Learn how to kill gophers and other rodents safely with MOLECAT. MOLECAT makes getting rid of gophers and yard pests easy, without the use of unsafe poisons.
A frustration of home and property owners is the destructive effects of moles and their mounds and tunnels. Besides being unsightly on lawns they are disruptive to the root systems garden plants.
The mole is an insectivore with a voracious appetite. 95% of their diet is worms, and the remaining 5% is grubs. Because their saliva contains a toxin that can paralyze earthworms, moles are able to store their still living prey for later consumption. Moles have poor eyesight but have a keen sense of smell and hearing.
Annoyed by gopher damage? The destructive effects of gopher’s underground activities on commercial agriculture, garden plots, and landscaping, is costly – and ugly. Gophers view your open space as free range homestead and if left alone a gopher town can easily spread to take over large sections of your property and may grow a population of hundreds.
Gopher is a common name for any of several small burrowing rodents – like pocket gophers, and ground squirrels. As a vegetarian the gopher likes peanut butter, as well as your potatoes, carrots, roots, lawn, and plants – which makes peanut butter the perfect bait to trap and then kill gophers.
Voles have you vexed? They target plants more than most other small animals as they dine and burrow in your property. Voles will readily eat the bark of small trees and ground cover killing young plants and destroying trees or other shrubs. Voles love to eat succulent root systems and will burrow under plants or ground cover. Bulbs in the ground are another favorite target for voles.
Vole populations can rapidly grow from one or two to many within a very short period of time. Since litters average 5-10 young, a single pregnant vole in the yard can become 50 or more in less than a year!
Voles are mean.
Since voles will commonly use burrows with many exit holes, they can be mistaken for mice, gophers or shrews. Voles can create and will often times utilize old abandoned mole tunnels. Like shrews they will eat dead animals and like mice or rats, they can live on most any nut or fruit.
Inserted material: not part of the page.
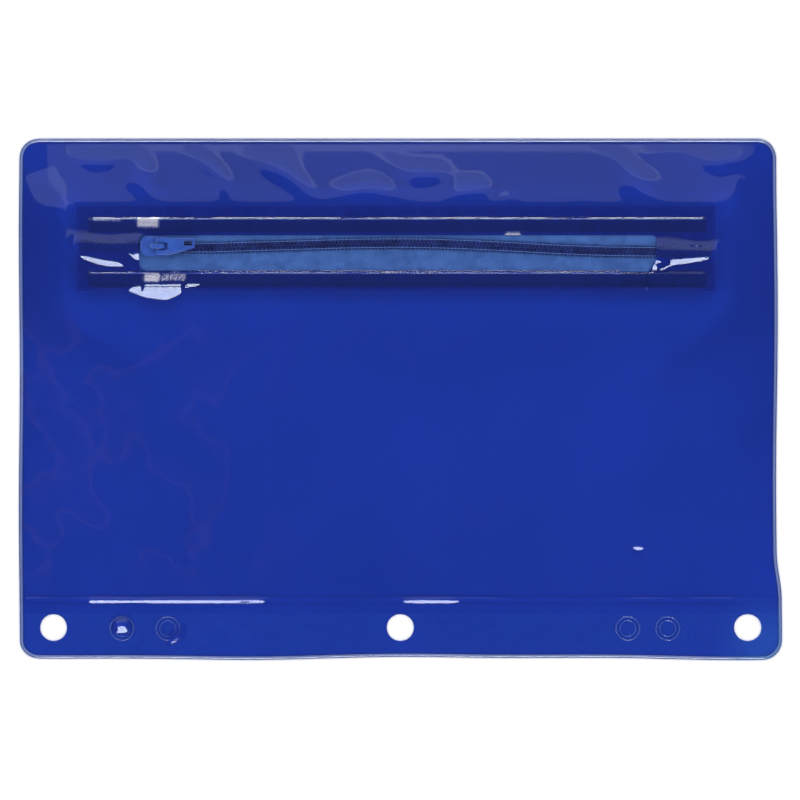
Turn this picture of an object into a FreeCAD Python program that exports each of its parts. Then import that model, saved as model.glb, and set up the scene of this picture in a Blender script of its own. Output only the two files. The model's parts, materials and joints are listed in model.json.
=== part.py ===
import FreeCAD, Part
import math
import os

# A vinyl zipper pouch with a three-hole binder margin, lying on its back.
# +X runs along the row of binder holes, +Y runs from the margin up to the zipper edge, and +Z
# points out of the front sheet. The origin is the centre of the back face. Lengths are in mm.

V = FreeCAD.Vector

# --- the two vinyl sheets ---
BAG_WIDTH = 237.0
BAG_HEIGHT = 162.0
CORNER_RADIUS = 6.0
VINYL = 0.4                # thickness of each sheet
EDGE_WELD = 1.6            # width of the weld along the left, right and top edges
SEAM_Y = -62.0             # pocket side of the weld that closes the pocket above the margin
POCKET_GAP = 6.0           # inner height of the empty pocket
SLOPE_RUN = 15.0           # distance over which the front sheet rises from its weld

# --- binder holes ---
HOLE_RADIUS = 4.2
HOLE_SPACING = 107.95      # 4 1/4 inch, the spacing of a three-ring binder
HOLE_Y = -71.1

# --- the slot in the front sheet, and the zipper behind it ---
SLOT_LEFT = -81.0
SLOT_RIGHT = 79.4
SLOT_BOTTOM = 39.5
SLOT_TOP = 50.8
SLOT_CORNERS = [3.0, 4.5, 1.5, 1.5]    # radii: left bottom, right bottom, right top, left top
TAPE_LEFT = -100.3
TAPE_RIGHT = 97.6
TAPE_BOTTOM = 33.5
TAPE_TOP = 59.8
TAPE_THICKNESS = 0.5
TAPE_SPLIT = 0.05          # half the slit between a tape's fixed hem and its free lip
CHAIN_Y = 47.3             # centreline of the closed chain at the slot's left end
CHAIN_TILT = -0.66         # degrees; the chain runs slightly downhill to the right
CHAIN_GAP = 0.05           # half the gap between the two closed halves
COIL_WIDTH = 2.0           # one half of the chain
COIL_HEIGHT = 1.3
PASSAGE_WIDTH = 0.8        # hollow inside the coil, which the filler cord runs through
PASSAGE_HEIGHT = 0.6
CORD_RADIUS = 0.25
THREAD_WIDTH = 0.3
THREAD_HEIGHT = 0.12
NOTCH_HALF = 1.0           # the two halves stand this far off the centreline ahead of the slider
RIDGE_HALF = 2.7           # half the foot of the ridge that the sheet makes over each chain end
RIDGE_SLOPE = 0.5          # how far each flank of the ridge leans in
RIDGE_CLEAR = 0.1
RIDGE_LAP = 0.2            # how far the ridge's hollow reaches below the sheet's underside

# --- slider, crown and pull tab ---
SLIDER_LENGTH = 8.4
SLIDER_WIDTH = 6.2
SLIDER_END_GAP = 0.5       # between the slider and the end of the slot
SLIDER_NOSE_RADIUS = 2.6
SLIDER_TAIL_RADIUS = 0.8
WING = 0.85                # thickness of the slider's upper and lower wings
WING_CLEAR = 0.15          # between a wing and the tape
CHANNEL_CLEAR = 0.25       # above and beside the coils
POST_SET_BACK = 0.5        # the wedge that parts the two halves, behind the slider's nose
POST_LENGTH = 2.6
POST_WIDTH = 1.5
POST_NOSE_WIDTH = 0.6
POST_SHOULDER = 0.9        # from the wedge's nose to its widest place
FIRST_TOOTH = 3.4          # from the slider's nose to the first tooth that meshes, behind the wedge
PIVOT_SHARE = 0.63         # how far along the slider the pull tab's bar lies
CROWN_HALF_LENGTH = 2.35
CROWN_WIDTH = 1.5
CROWN_STOCK = 0.8
CROWN_CLEAR = 0.35         # between the crown and the pull tab's bar
CROWN_ROUND = 1.2
TAB_THICKNESS = 0.9
TAB_CLEAR = 0.15
TAB_LENGTH = 11.7          # from the pivot to the free end
TAB_WIDE = 5.3
TAB_NARROW = 3.1
TAB_EYE_END = 3.2          # far end of the eye, from the pivot
TAB_EYE_WIDTH = 2.2
TAB_WINDOW_LENGTH = 2.6    # the small oblong window near the free end
TAB_WINDOW_WIDTH = 1.6
TAB_RIM = 0.8
TAB_SHOULDER = 0.6         # from the eye to where the lower edge starts to taper

# --- heights worked out from the stack ---
PLATEAU_BOTTOM = VINYL + POCKET_GAP            # underside of the raised front sheet
TAPE_BASE = PLATEAU_BOTTOM - TAPE_THICKNESS
COIL_TOP = PLATEAU_BOTTOM + COIL_HEIGHT
LOWER_WING_TOP = TAPE_BASE - WING_CLEAR
UPPER_WING_BASE = COIL_TOP + CHANNEL_CLEAR
UPPER_WING_TOP = UPPER_WING_BASE + WING
SLIDER_NOSE = SLOT_LEFT + SLIDER_END_GAP
PIVOT_X = SLIDER_NOSE + SLIDER_LENGTH * PIVOT_SHARE
PIVOT_Z = UPPER_WING_TOP + TAB_CLEAR + TAB_THICKNESS / 2
COIL_START = SLIDER_NOSE + FIRST_TOOTH


def block(x0, x1, y0, y1, z0, z1):
    return Part.makeBox(x1 - x0, y1 - y0, z1 - z0, V(x0, y0, z0))


def prism(points, z0, z1):
    """A closed outline of (x, y) points, pulled up from z0 to z1."""
    corners = [V(x, y, z0) for x, y in points]
    face = Part.Face(Part.makePolygon(corners + corners[:1]))
    return face.extrude(V(0, 0, z1 - z0))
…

Incensed by shrews? You should be, as many shrew species dig burrows damaging property searching for storing food and hiding from predators. There over 30 recognized shrew species in the United States, the US Territories, and Canada – and they all multiply rapidly. Although shrews usually live 1 to 2 years, they have 1 to 3 litters per year with 2 to 10 young per litter.
As an insectivore the shrew lives underground foraging for seeds, insects, nuts, grubs, and worms. They frequently use the tunnels made by voles and moles. They are very active animals, with voracious appetites and unusually high metabolic rates. Shrews must eat 80-90 % of their own body weight in food daily.
Riled by rats? That is a common response to their damaging presence on ones property. Wild rats are frequently responsible for destroying grounds, food supplies, and spreading disease.
Wild rats dig and live in underground burrows. Burrows can be simply a chamber connected to the outside by a short tunnel, or can be a large complex of interconnecting tunnels, passages, and cavities. A rat requires food for bait, with a couple of its favorite bait foods being peanut butter and Cheez-Whiz.
Are snakes infuriating you? Ground-dwelling snakes ruin property as they make their underground nests or move into tunnels and burrows of other burrowing pests. Snakes are attracted to your property by other pests and vermin.
Although the majority of snake bites are from non-venomous snakes, all snake bites should be treated. All snakes are strictly carnivorous, eating small animals including lizards, other snakes, small mammals, birds, eggs, fish, snails or insects. Their mouths therefore hold any number of bacteria, especially if it had recently finished a meal.